What the task asks. Copy each line exactly.

╭─ Provided data

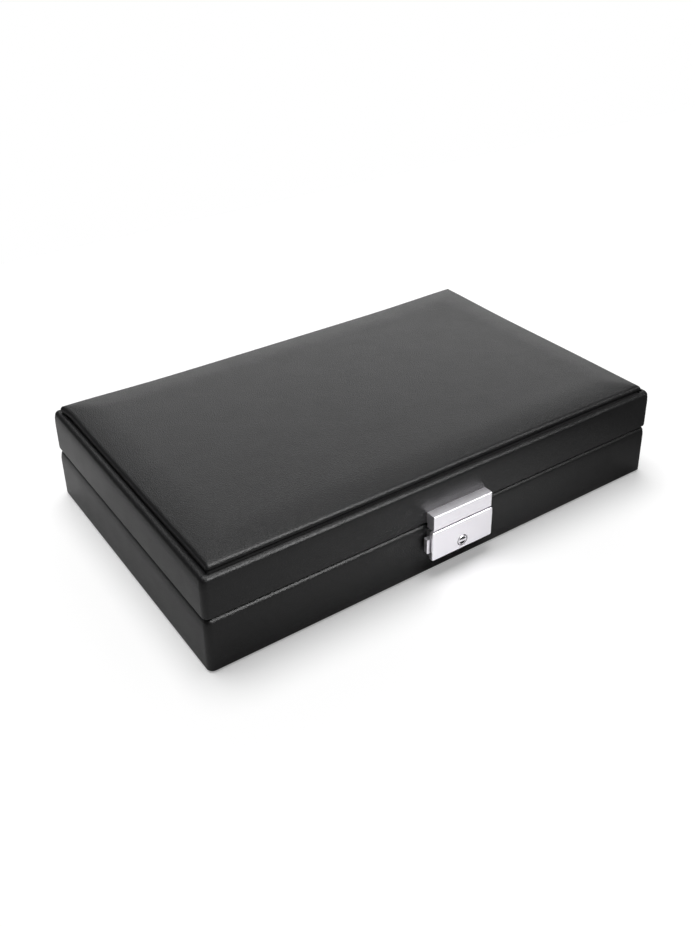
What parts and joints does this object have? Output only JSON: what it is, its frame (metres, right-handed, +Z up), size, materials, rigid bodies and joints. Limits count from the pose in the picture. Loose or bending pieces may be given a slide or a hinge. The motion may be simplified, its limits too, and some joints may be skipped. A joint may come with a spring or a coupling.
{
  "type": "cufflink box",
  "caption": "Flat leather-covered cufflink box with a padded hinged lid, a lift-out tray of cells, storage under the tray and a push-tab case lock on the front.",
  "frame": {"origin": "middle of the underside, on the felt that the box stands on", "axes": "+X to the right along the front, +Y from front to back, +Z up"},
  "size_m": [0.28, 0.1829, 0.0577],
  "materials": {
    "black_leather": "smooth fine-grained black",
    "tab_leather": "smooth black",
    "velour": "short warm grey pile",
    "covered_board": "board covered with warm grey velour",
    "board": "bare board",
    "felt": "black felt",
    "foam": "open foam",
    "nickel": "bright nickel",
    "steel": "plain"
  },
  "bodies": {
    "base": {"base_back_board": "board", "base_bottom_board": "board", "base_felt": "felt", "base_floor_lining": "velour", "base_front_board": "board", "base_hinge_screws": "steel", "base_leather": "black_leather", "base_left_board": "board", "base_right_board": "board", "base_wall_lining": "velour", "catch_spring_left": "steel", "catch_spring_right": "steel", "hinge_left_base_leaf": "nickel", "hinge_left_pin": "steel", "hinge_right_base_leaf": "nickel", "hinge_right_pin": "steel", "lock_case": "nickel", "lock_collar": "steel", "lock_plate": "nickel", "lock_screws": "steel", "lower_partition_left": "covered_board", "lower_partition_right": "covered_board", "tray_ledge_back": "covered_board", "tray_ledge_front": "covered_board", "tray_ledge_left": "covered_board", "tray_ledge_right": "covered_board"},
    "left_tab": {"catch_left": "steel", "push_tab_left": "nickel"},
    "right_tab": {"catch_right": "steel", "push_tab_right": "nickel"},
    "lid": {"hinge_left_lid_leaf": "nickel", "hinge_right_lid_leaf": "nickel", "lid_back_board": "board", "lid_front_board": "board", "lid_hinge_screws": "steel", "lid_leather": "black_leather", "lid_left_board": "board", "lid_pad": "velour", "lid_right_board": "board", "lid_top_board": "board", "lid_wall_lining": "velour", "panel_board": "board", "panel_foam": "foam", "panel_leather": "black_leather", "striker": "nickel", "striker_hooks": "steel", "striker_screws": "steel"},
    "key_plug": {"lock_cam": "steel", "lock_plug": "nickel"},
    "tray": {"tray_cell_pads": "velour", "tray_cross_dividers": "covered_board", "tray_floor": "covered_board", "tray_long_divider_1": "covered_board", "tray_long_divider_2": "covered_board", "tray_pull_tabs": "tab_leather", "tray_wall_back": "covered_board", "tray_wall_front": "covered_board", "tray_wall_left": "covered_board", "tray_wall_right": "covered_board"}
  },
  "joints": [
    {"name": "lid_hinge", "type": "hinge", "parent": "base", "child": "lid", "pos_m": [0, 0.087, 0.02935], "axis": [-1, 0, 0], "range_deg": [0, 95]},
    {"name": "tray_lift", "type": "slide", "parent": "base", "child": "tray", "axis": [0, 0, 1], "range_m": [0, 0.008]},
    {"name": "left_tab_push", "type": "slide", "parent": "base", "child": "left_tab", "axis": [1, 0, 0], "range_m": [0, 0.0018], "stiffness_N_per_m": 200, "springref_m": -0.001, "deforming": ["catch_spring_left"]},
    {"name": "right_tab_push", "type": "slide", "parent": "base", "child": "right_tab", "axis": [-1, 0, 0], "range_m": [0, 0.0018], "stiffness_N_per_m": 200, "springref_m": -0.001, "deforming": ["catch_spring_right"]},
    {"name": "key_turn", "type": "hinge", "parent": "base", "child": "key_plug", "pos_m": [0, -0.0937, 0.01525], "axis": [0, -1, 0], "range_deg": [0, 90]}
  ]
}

╰─

Exercise response.
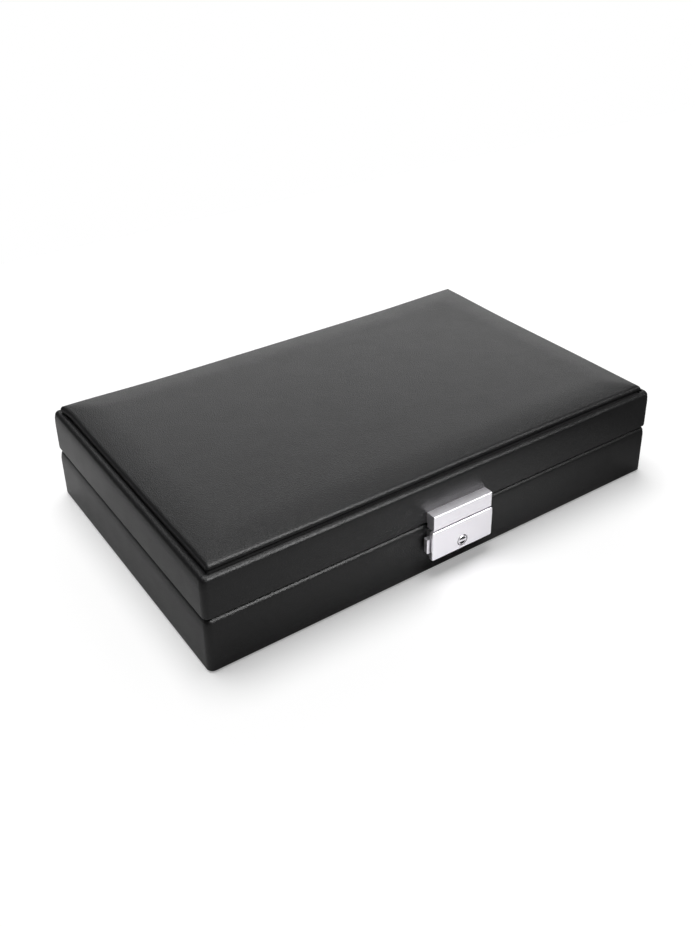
What parts and joints does this object have? Output only JSON: what it is, its frame (metres, right-handed, +Z up), size, materials, rigid bodies and joints. Limits count from the pose in the picture. Loose or bending pieces may be given a slide or a hinge. The motion may be simplified, its limits too, and some joints may be skipped. A joint may come with a spring or a coupling.
{
  "type": "cufflink box",
  "caption": "Flat leather-covered cufflink box with a padded hinged lid, a lift-out tray of cells, storage under the tray and a push-tab case lock on the front.",
  "frame": {"origin": "middle of the underside, on the felt that the box stands on", "axes": "+X to the right along the front, +Y from front to back, +Z up"},
  "size_m": [0.28, 0.1829, 0.0577],
  "materials": {
    "black_leather": "smooth fine-grained black",
    "tab_leather": "smooth black",
    "velour": "short warm grey pile",
    "covered_board": "board covered with warm grey velour",
    "board": "bare board",
    "felt": "black felt",
    "foam": "open foam",
    "nickel": "bright nickel",
    "steel": "plain"
  },
  "bodies": {
    "base": {"base_back_board": "board", "base_bottom_board": "board", "base_felt": "felt", "base_floor_lining": "velour", "base_front_board": "board", "base_hinge_screws": "steel", "base_leather": "black_leather", "base_left_board": "board", "base_right_board": "board", "base_wall_lining": "velour", "catch_spring_left": "steel", "catch_spring_right": "steel", "hinge_left_base_leaf": "nickel", "hinge_left_pin": "steel", "hinge_right_base_leaf": "nickel", "hinge_right_pin": "steel", "lock_case": "nickel", "lock_collar": "steel", "lock_plate": "nickel", "lock_screws": "steel", "lower_partition_left": "covered_board", "lower_partition_right": "covered_board", "tray_ledge_back": "covered_board", "tray_ledge_front": "covered_board", "tray_ledge_left": "covered_board", "tray_ledge_right": "covered_board"},
    "left_tab": {"catch_left": "steel", "push_tab_left": "nickel"},
    "right_tab": {"catch_right": "steel", "push_tab_right": "nickel"},
    "lid": {"hinge_left_lid_leaf": "nickel", "hinge_right_lid_leaf": "nickel", "lid_back_board": "board", "lid_front_board": "board", "lid_hinge_screws": "steel", "lid_leather": "black_leather", "lid_left_board": "board", "lid_pad": "velour", "lid_right_board": "board", "lid_top_board": "board", "lid_wall_lining": "velour", "panel_board": "board", "panel_foam": "foam", "panel_leather": "black_leather", "striker": "nickel", "striker_hooks": "steel", "striker_screws": "steel"},
    "key_plug": {"lock_cam": "steel", "lock_plug": "nickel"},
    "tray": {"tray_cell_pads": "velour", "tray_cross_dividers": "covered_board", "tray_floor": "covered_board", "tray_long_divider_1": "covered_board", "tray_long_divider_2": "covered_board", "tray_pull_tabs": "tab_leather", "tray_wall_back": "covered_board", "tray_wall_front": "covered_board", "tray_wall_left": "covered_board", "tray_wall_right": "covered_board"}
  },
  "joints": [
    {"name": "lid_hinge", "type": "hinge", "parent": "base", "child": "lid", "pos_m": [0, 0.087, 0.02935], "axis": [-1, 0, 0], "range_deg": [0, 95]},
    {"name": "tray_lift", "type": "slide", "parent": "base", "child": "tray", "axis": [0, 0, 1], "range_m": [0, 0.008]},
    {"name": "left_tab_push", "type": "slide", "parent": "base", "child": "left_tab", "axis": [1, 0, 0], "range_m": [0, 0.0018], "stiffness_N_per_m": 200, "springref_m": -0.001, "deforming": ["catch_spring_left"]},
    {"name": "right_tab_push", "type": "slide", "parent": "base", "child": "right_tab", "axis": [-1, 0, 0], "range_m": [0, 0.0018], "stiffness_N_per_m": 200, "springref_m": -0.001, "deforming": ["catch_spring_right"]},
    {"name": "key_turn", "type": "hinge", "parent": "base", "child": "key_plug", "pos_m": [0, -0.0937, 0.01525], "axis": [0, -1, 0], "range_deg": [0, 90]}
  ]
}